Both of these beg the question of whether you should have a right to specify what happens to your body after you die. Traditionally society has tried to respect the wishes of the deceased on a “best effort” basis. Wills are followed for disposal of property, and requests for specific funeral arrangements are sometimes respected – but with lots of exceptions for each to achieve public policy goals. If the deceased dispossessed his wife in his will, or requested a sky burial in the middle of town, those requests would usually not be granted.
It’s entirely reasonable to say that when you are dead, you have no right to the pile of valuable meat you leave behind. You can make requests about what will be done with it, and people will try to be accommodating if the requests aren’t too inconvenient, but that’s not the same thing as you having a right to have your body disposed of the way you would have wanted.
No. Why? Because NOTHING will make opting out easier than just not opting in. Why should those of us with no interest in organ donation have to do anything? The system works fine as it is: if YOU care, YOU do the work.
@ Leahcim - it’s not reasonable at all. “Don’t mutilate my body” is not an expensive or difficult request.

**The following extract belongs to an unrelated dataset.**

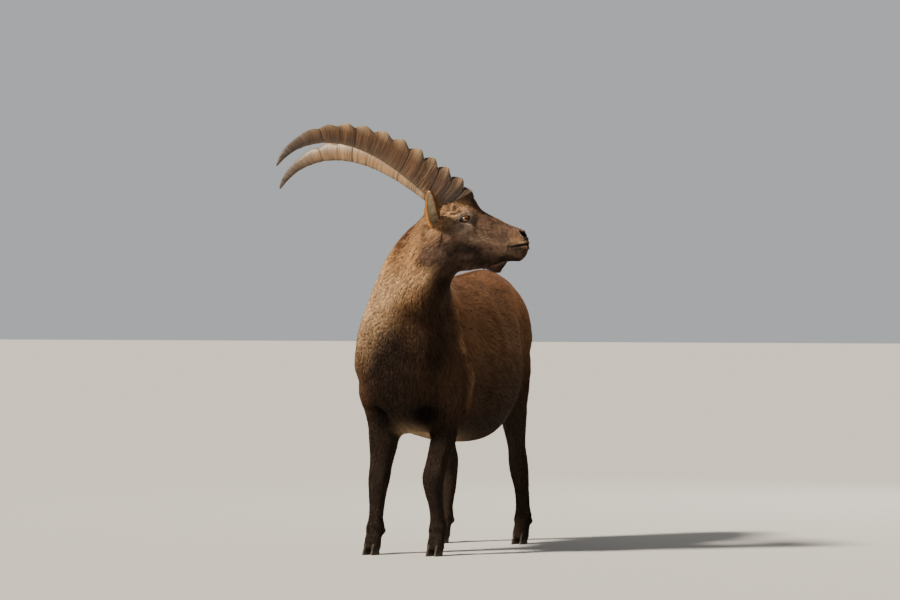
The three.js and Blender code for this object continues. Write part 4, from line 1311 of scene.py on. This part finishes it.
def mesh_from_arrays(name, points, faces, uv, colours):
    mesh = bpy.data.meshes.new(name)
    mesh.vertices.add(len(points))
    mesh.loops.add(faces.size)
    mesh.polygons.add(len(faces))
    mesh.vertices.foreach_set("co", placed(points).astype(WORD).ravel())
    mesh.loops.foreach_set("vertex_index", faces.astype(np.int32).ravel())
    mesh.polygons.foreach_set("loop_start", np.arange(0, faces.size, 3, dtype=np.int32))
    mesh.polygons.foreach_set("use_smooth", np.ones(len(faces), bool))
    mesh.update(calc_edges=True)
    layer = mesh.uv_layers.new(name="OFBake")
    layer.data.foreach_set("uv", uv[faces.ravel()].astype(WORD).ravel())
    colour_layer(mesh, colours)
    return mesh


def colour_layer(mesh, colours):
    layer = mesh.color_attributes.new(name="markings", type="FLOAT_COLOR", domain="POINT")
    full = np.column_stack([np.clip(colours, 0, 1), np.ones(len(colours))])
    layer.data.foreach_set("color", full.astype(WORD).ravel())


def tuft_mesh(name, grown, chosen, lengths, widths, lifts, ways, shades):
    """One closed spindle for each tuft: a sunk root, three points round its thick part and a tip."""
    root, normal, way = grown.root[chosen], grown.normal[chosen], ways[chosen]
    length, width, lift = (values[chosen][:, None] for values in (lengths, widths, lifts))
    across = np.cross(way, normal)
    lean = (0.1 * noise(root, 6, 21))[:, None] * length
    clump = (clump_middles - grown.root)[chosen]
    clump = clump - (clump * way).sum(1, keepdims=True) * way
    middle = root + 0.36 * length * way + 0.7 * lift * normal + 0.15 * clump
    tip = root + 0.97 * length * way + lift * normal + lean * across + 0.55 * clump
    low, wing = middle - 0.12 * width * normal, 0.5 * width * across
    made = [root - 0.8 * normal, low + wing, low - wing, middle + 0.22 * width * normal, tip]
    faces = (TUFT_FACES[None] + 5 * np.arange(len(root))[:, None, None]).reshape(-1, 3)
    uv = (grown.uv[chosen][:, None] + UV_AROUND[None]).reshape(-1, 2)
    colours = (shades[chosen][:, None] * SHADE_ALONG[None, :, None]).reshape(-1, 3)
    return mesh_from_arrays(name, np.stack(made, 1).reshape(-1, 3), faces, uv, colours)


def clumps_of(points, every, random):
    """For each root the middle of the clump that it belongs to, and the clump's number."""
    centres = points[random.permutation(len(points))[: len(points) // every]]
    tree = KDTree(len(centres))
    for i, centre in enumerate(centres.tolist()):
        tree.insert(centre, i)
    tree.balance()
    number = np.array([tree.find(point)[1] for point in points.tolist()])
    return centres[number], number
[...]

The system does not work fine as it is for those people who die because they did not receive organs. For those people (and for those providing for them – say the cost of a kidney dialysis machine over many years), granting the request is expensive and difficult.
Then I propose that anyone not opting is never allowed on the transplant list; if you cared, you should have become a donor yourself (before needing an organ that is).
There are some religions that prescribe that the body be interred whole. How would you reconcile an opt out organ donation policy to the 1st amendment right to freedom of religion? A right is not something to be opted into. It is, according to the US Constitution, guaranteed.
FTR, I am an organ donor. I am also a Constitution supporter.
That IS the system working fine. People who want to help can do so extremely easily, and people who don’t don’t have to do anything. That’s the system working perfectly. The fact there aren’t enough donors to meet demand doesn’t mean opt-in isn’t working, it means not enough people want to be donors. Changing to opt-out might indeed trick some people into “donating” when they didn’t want to, but that doesn’t make it okay.
Why? Why should people be extorted/blackmailed into agreeing to something they may be vehemently against, for a myriad of reasons?
It is if there is someone who would benefit greatly from us mutilating your body. Then you’re weighing the cost of offense to someone who is dead against a real benefit to someone who is living. My point is that the “rights of the dead” we observe are more traditions than actual rights.
[QUOTE=Doctor Jackson]
There are some religions that prescribe that the body be interred whole. How would you reconcile an opt out organ donation policy to the 1st amendment right to freedom of religion? A right is not something to be opted into. It is, according to the US Constitution, guaranteed.
[/QUOTE]
Guaranteed to living persons, not corpses. A corpse is guaranteed nothing under the constitution. There are traditional ways we behave towards corpses (e.g. disposing of them the way their former occupants “would have wanted”) but nothing that has the force of constitutional law.
I’d be fine with that. I don’t want my body hacked up for organs after I die, but I won’t accept any organs either. I figure if my heart, kidney, whatever decides to go that’s a good sign that it’s “my time”.
You may be right legally, I have no idea. Morally, hell no. This isn’t just about “the rights of the dead”, it’s about a decision people make before they die. The fact they’re dead doesn’t change the reasons they did or didn’t want their organs to be distributed.
I agree.
Morally, I have no problem with it. Actions are moral or immoral only to the extent that they can affect positively or negatively affect people. If you are dead, no action can affect you at all, much less affect you so negatively that it overwhelms the positive effect an organ donation has on someone else.
There are some religions that forbide their followers from serving in the military, but the draft was never something you “opted in” to. You had to “opt out” by going before a tribunal and prove you were a conscientious objector. What the OP is suggesting is basically that “conscientious objectors” to organ donation be granted that status automatically by filing a form.
Just because you’re dead doesn’t mean Earthly matters stop mattering. The world goes on without you, you know. I know I’m going to die some day, but I don’t limit myself to caring what happens to people and the world only while I’m on it. That’s why we have wills - because people SHOULD be entitled to decide how their death will affect the world. Money, possessions, valuable or junk - and definitely their organs.
Certainly, and most of the time people respect the deceased’s opinions to an extent, but not universally.
Again, even just looking at wills, people and the legal system usually respect wills. But if you completely disinherit your spouse leaving him/her destitute, in a lot of jurisdictions the legal system is going to step in and say, “no, the spouse gets a share”. You are given a lot of control over what happens when you die, but not complete control. Organ donation might simply be one of those areas you have no control over.
I know nothing about the law. I don’t care about laws, only what’s right. If what you’re saying about disinheritance is true, that’s fucking sick and disgusting. But it currently ISN’T true regarding organ theft, and we should be doing all we can to make sure it doesn’t become true.
The 1st amendment right of free practice of religion would apply to the living relatives of the deceased, not the corpse. An example would be forcing a surviving spouse to bury a “less than whole” body in violation of their religious bleliefs. Also, since organ harvesting is time critical, there may not be time to contact the next of kin to determine whether the deceased had opted out.
Speaking of which - if I got hit by a bus on my way home today and didn’t have my opt in/out card, how would the organ harvesters know whether they could or couldn’t?